Arsen Mekokishvili

Personal information
- Born: 12 April 1912 Georgitsminda, Sagarejo Municipality, Georgia, Russian Empire
- Died: 9 March 1972 (aged 59) Moscow, Russian SFSR, Soviet Union

Sport
- Sport: Freestyle wrestling
- Club: Dynamo Tbilisi

Medal record
Representing the Soviet Union
Olympic Games
| Gold medal – first place | 1952 Helsinki | +87 kg |
World Championships
| Gold medal – first place | 1954 Tokyo | +87 kg |

= Arsen Mekokishvili =

Georgian wrestler (1912–1972)

Arsen Mekokishvili (არსენ მეკოკიშვილი; 12 April 1912 – 9 March 1972) was a Georgian heavyweight freestyle wrestler. He won an Olympic gold medal in 1952 and a world title in 1954.
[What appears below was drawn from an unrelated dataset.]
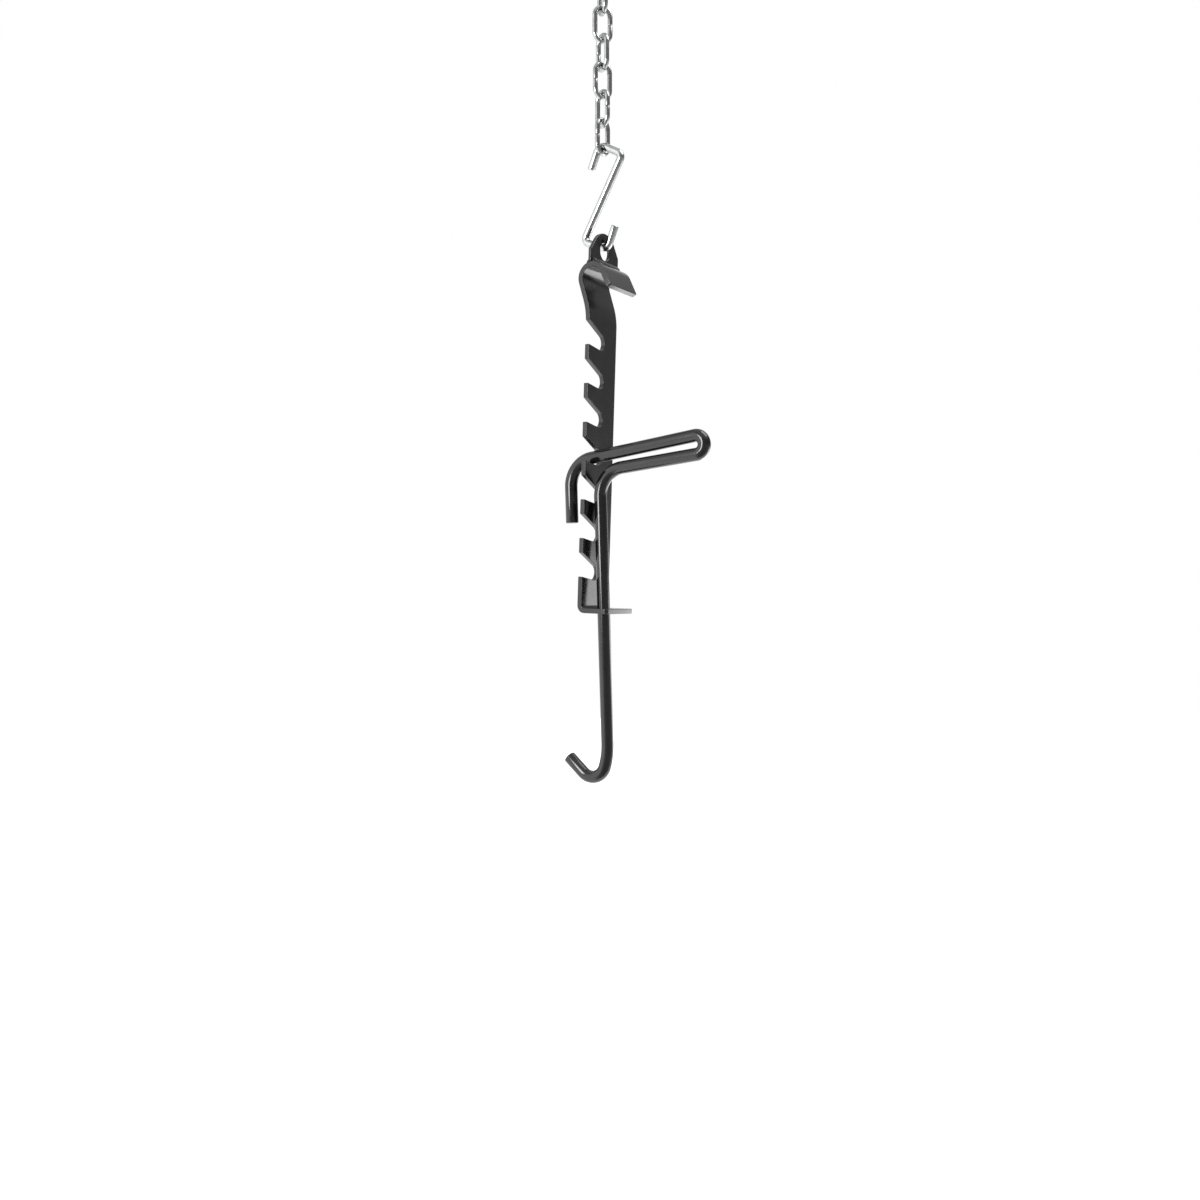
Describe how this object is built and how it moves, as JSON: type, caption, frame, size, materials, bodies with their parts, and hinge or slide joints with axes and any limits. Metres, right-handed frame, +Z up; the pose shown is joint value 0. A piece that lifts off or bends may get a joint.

Mekokishvili took up wrestling following his father, a local champion in chidaoba, and in 1934 won the Georgian chidaoba championship. Later around 1939 he changed to sambo and freestyle wrestling, and won the Soviet titles in sambo in 1940 and 1947–52 and in freestyle wrestling in 1945–46, 1948–53 and 1956. Between 1945 and 1954, he lost only one bout, to Johannes Kotkas. After retiring from competition, Mekokishvili worked as a wrestling coach in Georgia. He died in Moscow as a result of a car accident.